Squarzanti doesn’t notice that the Manifesto puts the overcoming of national states at the basis of the federative project, which will end with the creation of the United States of Europe: it will then play the role of an interlocutor guaranteeing the balance in international relations: “the European Federation is the only conceivable guarantee that the relations with the American and Asian peoples can be held on a basis of peaceful cooperation, awaiting a more distant future when the political unity of the entire globe becomes possible”. The Manifesto focuses mainly on Americans and Asians because no other populations were detected being able to start a Third World War (not the Africans, and not for their lesser importance).

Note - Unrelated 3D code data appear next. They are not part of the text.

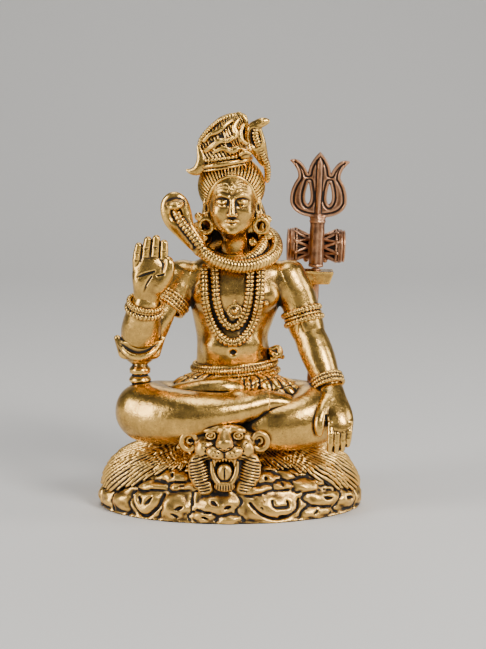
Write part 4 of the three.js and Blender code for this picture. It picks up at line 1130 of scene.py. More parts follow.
def back_hair():
    clay = Clay((-12.4, -3.4, 63), (15.4, 15.4, 93.4), grain(0.26))
    clay.add(tower(BACK_HAIR))
    for s, x in ((-1, -7.6), (1, 9.4)):
        clay.add(egg((x, 3.6, 80.6), (2.2, 3.6, 5.4), (0, s * 6, 0)), k=1.5)

    def strands(x, y, z):
        angle = np.arctan2(y - 4, x - 1.4)
        wave = 0.35 * np.sin(z / 1.5 + 3 * angle)
        fall = 0.5 + 0.35 * smoothstep(0.5, 1, np.mod(z / 5.2 + 0.25 * np.sin(9 * angle), 1))
        return fall * (1 - np.abs(np.sin(angle * 17 + wave)) ** 0.8)

    clay.press_all(strands)
    for x, z, r, way in (
        (-4.6, 78.6, 1.5, 1), (-8.0, 79.4, 1.5, -1), (-9.6, 82.4, 1.4, 1), (-9.2, 85.4, 1.2, -1)
    ):
        clay.add(egg((x, 0.4, z), (r, 1.3, r)), k=0.6)
        curl(clay, (x, -1.2, z), r * 0.8, 0.42, facing=way)
    for x, z, r, way in ((6.6, 78.0, 1.3, -1), (11.0, 79.6, 1.3, 1), (10.8, 84.6, 1.2, -1)):
        clay.add(egg((x, 0.8, z), (r, 1.3, r)), k=0.6)
        curl(clay, (x, -0.8, z), r * 0.8, 0.4, facing=way)
    cast("hair_behind", clay, GOLD, ["back_hair"])


TOPKNOT = [
    (99, -1, 3.4, 7.6, 7.2), (104, -2.3, 3.4, 7.2, 6.8), (108, -1.7, 3.4, 6.6, 6.0),
    (111.4, -0.4, 3.4, 5.5, 4.8), (113.8, 0.9, 3.2, 4.2, 3.4), (115.2, 1.9, 3, 2.3, 1.8),
]


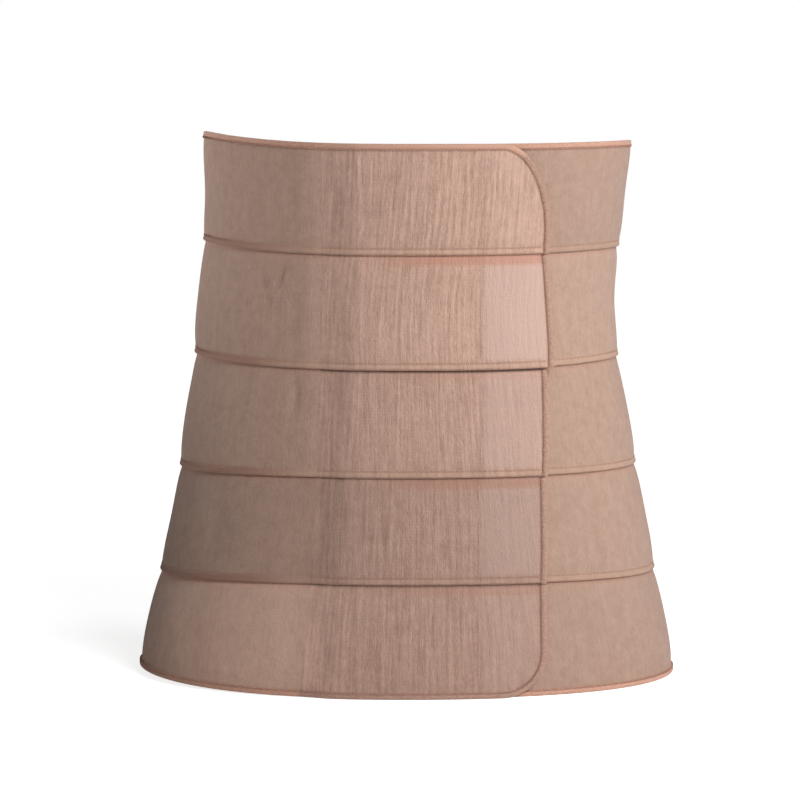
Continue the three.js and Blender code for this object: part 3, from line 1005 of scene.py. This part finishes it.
def finish_tree(tree, curve, section, material, group_out):
    """Sweeps a section along a curve and gives the result its material, at the end of a tree."""
    inputs = {"Curve": curve, "Profile Curve": section, "Fill Caps": True}
    made = add_node(tree, "GeometryNodeCurveToMesh", inputs).outputs[0]
    made = add_node(tree, "GeometryNodeSetShadeSmooth", {"Geometry": made}).outputs[0]
    made = add_node(tree, "GeometryNodeRealizeInstances", {"Geometry": made}).outputs[0]
    made = add_node(tree, "GeometryNodeSetMaterial", {"Geometry": made, "Material": material}).outputs[0]
    tree.links.new(made, group_out.inputs[0])
    print("nodes in the tree", tree.name, len(tree.nodes))


def turn_outside(mesh):
    """Merges a closed mesh's doubles and turns its faces outwards."""
    work = bmesh.new()
    work.from_mesh(mesh)
    bmesh.ops.remove_doubles(work, verts=work.verts, dist=1e-7)
    bmesh.ops.recalc_face_normals(work, faces=work.faces)
    if work.calc_volume(signed=True) < 0:
        bmesh.ops.reverse_faces(work, faces=work.faces)
    work.to_mesh(mesh)
    work.free()
    mesh.set_sharp_from_angle(angle=SHARP_EDGE)


def run_tree(path, tree, sizes, name):
    """Runs a tree on a path and keeps the result as a plain mesh in the path's place."""
    modifier = path.modifiers.new("path", "NODES")
    modifier.node_group = tree
    for item in tree.interface.items_tree:
        if item.in_out == "INPUT" and item.name in sizes:
            modifier[item.identifier] = sizes[item.name]
    evaluated = path.evaluated_get(bpy.context.evaluated_depsgraph_get())
    mesh = bpy.data.meshes.new_from_object(evaluated)
    mesh.name = name
    bpy.data.objects.remove(path)
    for attribute in [a.name for a in mesh.attributes if a.name in ("inward", "out")]:
        mesh.attributes.remove(mesh.attributes[attribute])
    turn_outside(mesh)
    return new_object(name, mesh)


# %% The folded tape's section
SNUG = 0.00005
LIP_WALL = 0.00015
LIP_EDGE = 0.0006
LIP_SLOPE = 0.0016
OUTER_BEND = 0.0012
INNER_BEND = 0.0005


def fold_section():
    """The fold as a closed line of points: how far in from the cloth's edge, and out of its inner face."""
    lip, nose, top, bottom = FOLD_REACH, -TUCK, CLOTH_WALL + TUCK, -TUCK
    inner_nose, inner_top, inner_bottom = -CLEARANCE, CLOTH_WALL + SNUG, -SNUG
    wide, tight = OUTER_BEND, INNER_BEND
    bend = [(1 - np.sin(angle), 1 - np.cos(angle)) for angle in np.linspace(0, np.pi / 2, 5)]
    points = [(lip, inner_top + LIP_WALL), (lip - LIP_EDGE, inner_top + 2 * LIP_WALL), (lip - LIP_SLOPE, top)]
    points += [(nose + wide * a, top - wide * b) for a, b in bend]
    points += [(nose + wide * b, bottom + wide * a) for a, b in bend]
    points += [(lip - LIP_EDGE, bottom), (lip, inner_bottom - LIP_WALL), (lip, inner_bottom)]
    points += [(inner_nose + tight * a, inner_bottom + tight * b) for a, b in bend]
    points += [(inner_nose + tight * b, inner_top - tight * a) for a, b in bend]
    return points + [(lip, inner_top)]


section_mesh = bpy.data.meshes.new("fold_section")
section_points = [(out, inward, 0) for inward, out in fold_section()]
section_edges = [(i, (i + 1) % len(section_points)) for i in range(len(section_points))]
section_mesh.from_pydata(section_points, section_edges, [])
section = new_object("fold_section", section_mesh)
print("points round the fold:", len(section_points))

# %% The folded tape's tree
tape_tree, tape_in, tape_out = new_tree("folded_tape", {"Section": "Object", "Finish": "Material"})
inputs = {"Curve": curve_of(tape_tree, tape_in.outputs["Path"]), "Normal": way_at(tape_tree, "out")}
turned = add_node(tape_tree, "GeometryNodeSetCurveNormal", inputs, mode="FREE").outputs[0]
fold = add_node(tape_tree, "GeometryNodeObjectInfo", {"Object": tape_in.outputs["Section"]})
fold_curve = curve_of(tape_tree, fold.outputs["Geometry"])
finish_tree(tape_tree, turned, fold_curve, tape_in.outputs["Finish"], tape_out)

BOUND_EDGES = {
    "top_binding": (band_edge(1), layer, 1, edge_tape, "band_cloth_1"),
    "bottom_binding": (band_edge(BAND_COUNT), layer, BAND_COUNT, edge_tape, "floor"),
}
for number in NUMBERS:
    edging = (flap_edge(number), flap_layer, number, flap_tape, f"flap_cloth_{number}")
    BOUND_EDGES[f"flap_edging_{number}"] = edging

for node, (stops, off, number, tape, held_by) in BOUND_EDGES.items():
    path = edge_path(f"{node}_path", stops, off, number)
    piece = run_tree(path, tape_tree, {"Section": section, "Finish": tape}, f"{node}_tape")
    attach(piece, "root")
    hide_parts(node)
    edge_points = place(stops[0], stops[1], 0 * stops[0])
    length = float(np.sum(np.linalg.norm(np.diff(edge_points, axis=0), axis=1)))
    print(piece.name, "is", round(length, 3), "m long with", len(piece.data.polygons), "faces")
bpy.data.objects.remove(section)

# %% [markdown]
# ## Stitches
# Each seam and each binding is sewn with a zigzag, which lets elastic stretch. A thread is a curve that
# swings from side to side and dives into the cloth at every turn. The tree resamples the path into four
# points to a stitch, moves them with the sine and cosine of their number, and sweeps a small circle along.
# With no width the same tree sews the straight line at the hook tape.

# %% The thread's tree
THREAD_LIFT, THREAD_DIVE = 1.1, -0.6
LABELS = ("Stitch Length", "Stitch Width", "Thread")

sewing, sewing_in, sewing_out = new_tree("sewing", {**dict.fromkeys(LABELS, "Float"), "Finish": "Material"})
stitch_length, stitch_width, thread_width = (sewing_in.outputs[label] for label in LABELS)
inputs = {"Curve": curve_of(sewing, sewing_in.outputs["Path"]), "Length": times(sewing, stitch_length, 0.25)}
dense = add_node(sewing, "GeometryNodeResampleCurve", inputs, mode="LENGTH").outputs[0]

phase = times(sewing, add_node(sewing, "GeometryNodeInputIndex").outputs[0], np.pi / 2)
swing = times(sewing, calculate(sewing, "COSINE", phase), 0.5)
raised = calculate(sewing, "ABSOLUTE", calculate(sewing, "SINE", phase))
lift = sum_of(sewing, times(sewing, raised, THREAD_LIFT), THREAD_DIVE)
side_move = scaled(sewing, way_at(sewing, "inward"), times(sewing, swing, stitch_width))
out_move = scaled(sewing, way_at(sewing, "out"), times(sewing, lift, thread_width))
move = add_node(sewing, "ShaderNodeVectorMath", {0: side_move, 1: out_move}, operation="ADD").outputs[0]

sewn = add_node(sewing, "GeometryNodeSetPosition", {"Geometry": dense, "Offset": move}).outputs[0]
inputs = {"Resolution": 6, "Radius": times(sewing, thread_width, 0.5)}
circle = add_node(sewing, "GeometryNodeCurvePrimitiveCircle", inputs).outputs[0]
finish_tree(sewing, sewn, circle, sewing_in.outputs["Finish"], sewing_out)


# %% Sew the bindings
def sew(name, path, sizes, thread):
    """One line of stitches as a piece."""
    piece = run_tree(path, sewing, {**sizes, "Finish": thread}, name)
    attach(piece, "root")
    print(piece.name, "has", len(piece.data.polygons), "faces")


ZIGZAG = {"Stitch Length": 0.0026, "Stitch Width": 0.0017, "Thread": 0.00045}
FROM_EDGE, OUT_OF_TAPE = FOLD_REACH - LIP_EDGE, CLOTH_WALL + TUCK

for node, (stops, off, number, tape, held_by) in BOUND_EDGES.items():
    path = edge_path(f"{node}_stitches", stops, off, number, inward=FROM_EDGE, out=OUT_OF_TAPE)
    sew(f"{node}_thread", path, ZIGZAG, edge_thread)

# %% Sew the seams
SEAM_ZIGZAG = {"Stitch Length": 0.0030, "Stitch Width": 0.0026, "Thread": 0.00045}
END_MARGIN = BINDING_WIDTH + 0.001
BAND_SEAM_STOPS, FLAP_SEAM_STOPS = 900, 300


def surface_path(name, turn, z, face, number):
    """A path on a band's or front panel's outer face."""
    def point(rise):
        return place(turn, z + rise, face(number, turn, z + rise)[0])

    way_up = unit(point(0.0005) - point(-0.0005))
    return path_object(name, point(0), way_up, square_to(outward(turn, z), way_up))


def stitch_height(number):
    """The function that gives the height of a seam's stitches at a turn."""
    return lambda turn: edge_height(number, turn) + STITCH_RISE


for number in range(1, BAND_COUNT):
    heights = stitch_height(number)
    turn = np.linspace(*band_ends(heights), BAND_SEAM_STOPS)
    path = surface_path("seam", turn, heights(turn), band_face, number)
    sew(f"band_seam_{number}", path, SEAM_ZIGZAG, band_thread)
    turn = np.linspace(*flap_ends(number, heights, END_MARGIN), FLAP_SEAM_STOPS)
    path = surface_path("seam", turn, heights(turn), flap_face, number)
    sew(f"flap_seam_{number}", path, SEAM_ZIGZAG, seam_thread)

# %% Sew the hook tape
STRAIGHT = {"Stitch Length": 0.0052, "Stitch Width": 0.0, "Thread": 0.0005}
HOOK_STITCH_INSET = 0.0018
ABOVE_EDGE, BELOW_SEAM = 0.008, 0.005
HOOK_STOPS = 60

for number in NUMBERS:
    lowest, highest = band_span(number, 0.0)
    top = min(highest, HEIGHT * EDGES["front"][number - 1]) - BELOW_SEAM
    z = np.linspace(lowest + ABOVE_EDGE, top, HOOK_STOPS)
    turn = turn_at(hook_starts[number - 1] + HOOK_STITCH_INSET + 0 * z, z, FLAP_RISE)
    path = surface_path("hook", turn, z, flap_face, number)
    sew(f"hook_stitches_{number}", path, STRAIGHT, hook_thread)

# %% Hook tape keeps its frame solids
for number in NUMBERS:
    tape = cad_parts[f"hook_tape_{number}"]
    tape.data.materials.clear()
    tape.data.materials.append(hook_fibre)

Squarzanti doesn’t even recognize Commodo’s (that is, Colorni’s) influence. That’s a pity, considering that Colorni convincedly signed the Manifesto and took care of its publication and diffusion. Moreover, he wrote the preface to the 1944 edition,  which played a very important role in the interpretation of the document, as Spinelli himself acknowledged: “my way of thinking wouldn’t be what it is now, had I not spent two years discussing with him almost daily, in a critical and constructive manner”.

 


[i] Pertini himself will confirm his refusal to sign the Manifesto much later, after becoming the President of the Italian Republic. During a speech given on 7th October 1982 in front of the Italian MEPs, he said: “I’m going to make a public confession, like some Dostoevsky’s characters did”. And addressing Spinelli: “You surely remember that after having signed  the Manifesto I finally withdrew my adhesion. Then many polemics followed, but I’ve never explained to you the real reason why I behaved like that. The fact is I was in complete agreement with you, but my comrades  in Paris didn’t like my act, which would have made the relationship between the Socialist party and other parties more complicated.  Eventually  I had to obey party’s orders. But today I wouldn’t act like that again. You do understand me because you too managed how not to obey. At that time, I was not up to doing that, and I did it wrongly” (from “Diario Europeo”, A. Spinelli, 1976-1986, edited by Il Mulino, 1992).